Michael Leutert (Die Linke) nannte es hingegen eine völlig "absurde Situation", dass der Nato-Partner Türkei Bundestagsabgeordneten den Zugang zu Bundeswehrsoldaten im türkischen Incirlik lange verwehrt habe, die dort einen Beitrag im Kampf gegen die Terrororganisation "Islamischer Staat" leisten. Dies sei genauso wie der EU-Türkei-Flüchtlingspakt und wie die Distanzierung der Bundesregierung von der Armenien-Resolution des Bundestages Folge einer "Erpressungssituation", in der die Türkei am längeren Hebel sitze: "Wer sich einmal erpressen lässt, lässt sich auch ein weiteres Mal erpressen", sagte Leutert. Die Bundeswehr gehöre in diesem Fall aus der Türkei abgezogen.

Als unverantwortlich bezeichnete Leutert mit Blick auf den Etat, dass die Bundesregierung angesichts der internationalen Krisen beim Auswärtigen Amt 200 Millionen Euro einsparen wolle. "Das passt nicht zusammen, das geht so nicht." Es sei das Gegenteil vom Anspruch, außenpolitisch mehr Verantwortung zu übernehmen.
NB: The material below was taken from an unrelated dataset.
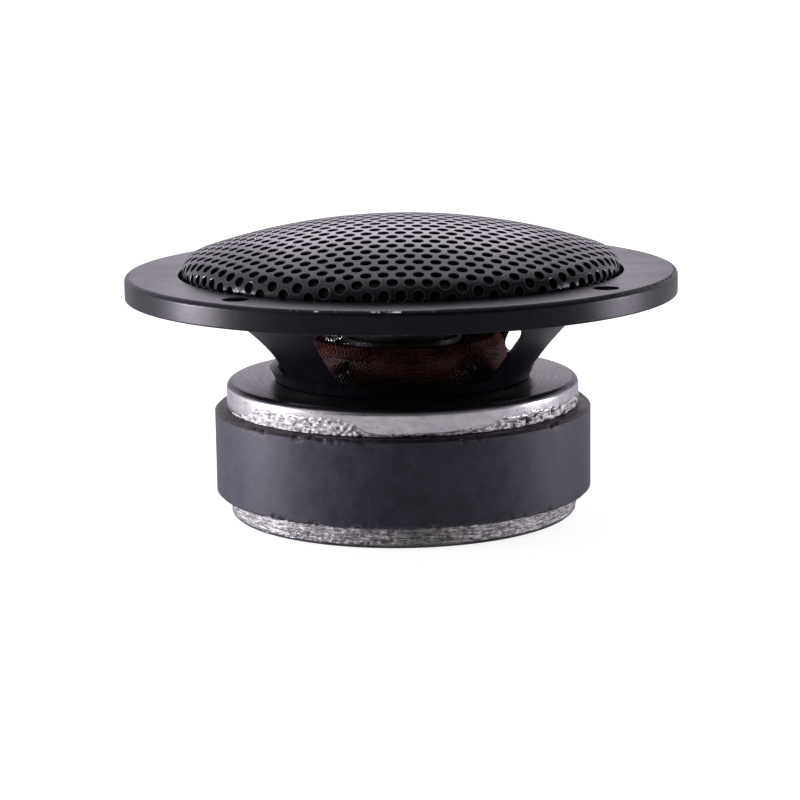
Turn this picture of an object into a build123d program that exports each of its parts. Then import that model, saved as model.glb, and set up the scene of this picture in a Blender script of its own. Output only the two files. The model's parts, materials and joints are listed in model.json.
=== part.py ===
from build123d import *
from math import atan2, cos, degrees, radians, sin, sqrt
import os

os.makedirs("parts", exist_ok=True)

# ---------------------------------------------------------------------------
# Driving dimensions, in millimetres. +Z is the way the driver radiates and
# the origin is the centre of the back plate's rear face. An azimuth is
# counted from -Y, the front, towards +X.
# ---------------------------------------------------------------------------

# Motor: a steel back plate, a ferrite ring and a steel top plate, stacked.
back_plate_radius = 32.5
back_plate_thickness = 4.1
magnet_radius = 35.05
magnet_bore_radius = 16.0
magnet_height = 15.9
magnet_chamfer = 0.5
top_plate_radius = 32.8
top_plate_thickness = 4.9
top_plate_bore_radius = 10.9
punch_rollover = 1.35
glue_thickness = 0.15
glue_inner_radius = 17.0
glue_outer_radius = 32.2
pole_radius = 9.4
spigot_radius = 5.5
spigot_clearance = 0.03
spigot_recess = 0.3
pole_chamfer = 0.4

# Basket: one steel pressing with a foot, a conical wall with four windows, a
# recess for the surround and the grille, a flange and a turned-down skirt.
sheet = 1.2
flange_radius = 51.0
flange_top_z = 45.3
skirt_height = 4.2
shoulder_radius = 0.9
recess_radius = 41.0
ledge_z = 42.2
foot_radius = 23.6
foot_inner_radius = 13.5
base_ring_height = 2.0
base_ring_radius = 24.53
cone_wall_slope = 0.81
press_fillet = 0.5
leg_width = 23.0
leg_flare = 4.8
front_leg_azimuth = 47.6
rear_leg_azimuth = 136.5
window_height = 10.8
window_corner = 4.2
front_window_corner = 1.8
screw_circle_radius = 45.5
screw_hole_radius = 2.35
screw_azimuths = (45, 135, 225, 315)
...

Frithjof Schmidt (Grüne) kritisierte die Zurückhaltung Steinmeiers gegenüber der Türkei, die mit ihren Militäroperationen gegen kurdische Kräfte die gesamte Strategie der Anti-IS-Allianz "buchstäblich in Stücke schießt". Es sei überdies den eingekesselten Menschen in Aleppo nicht zu vermitteln, dass die westliche Allianz in der Lage sei, täglich Bomben über umkämpften Gebieten abzuwerfen, nicht aber Lebensmittel über der bedrängten Stadt.

Schmidt kritisierte, dass die Bundesregierung angesichts solcher Krisen die Mittel für humanitäre Hilfen von 1,1 Milliarden im laufenden Jahr auf nur noch 730 Millionen Euro im kommenden Jahr zusammenstreichen und gleichzeitig den Verteidigungshaushalt um 2,3 Milliarden Euro erhöhen wolle. "Wenn über Krisen und Kämpfe in Afrika und im Nahen Osten sowie über Flucht und Migration gesprochen wird, dann überbieten sich alle in der Forderung, dass etwas gegen Fluchtursachen getan werden muss. Aber die Schere zwischen Ausgaben für humanitäre Hilfe und Entwicklungszusammenarbeit einerseits und Militärausgaben andererseits klafft immer weiter auseinander; das Missverhältnis wächst", sagte Schmidt.

Jürgen Hardt argumentierte dagegen, dass die "operativen Ausgaben" des Auswärtigen Amtes gegenüber dem Vorjahr steigen würden und das Minus von 200 Millionen Euro im Gesamtetat vor allem den von Jahr zu Jahr unterschiedlich ausfallenden deutschen UN-Beiträgen geschuldet sei. Hardt signalisierte aber zugleich für seine Fraktion "Gesprächsbereitschaft" mit Blick auf die humanitäre Hilfe und "die Ertüchtigung unserer Partnernationen".

Hardt warb dafür, der Türkei trotzt der "erheblichen Irritationen" in Folge des Putschversuches im Juli und trotz der Irritationen wegen ihrer Rolle im syrischen Konflikt die Fortsetzung der EU-Beitrittsgespräche nicht zu verwehren - schon allein, um die proeuropäischen Kräfte zu stärken. "Beitrittsverhandlungen sind ein Weg, die Verhältnisse in der Türkei zum Besseren zu befördern", sagte Hardt.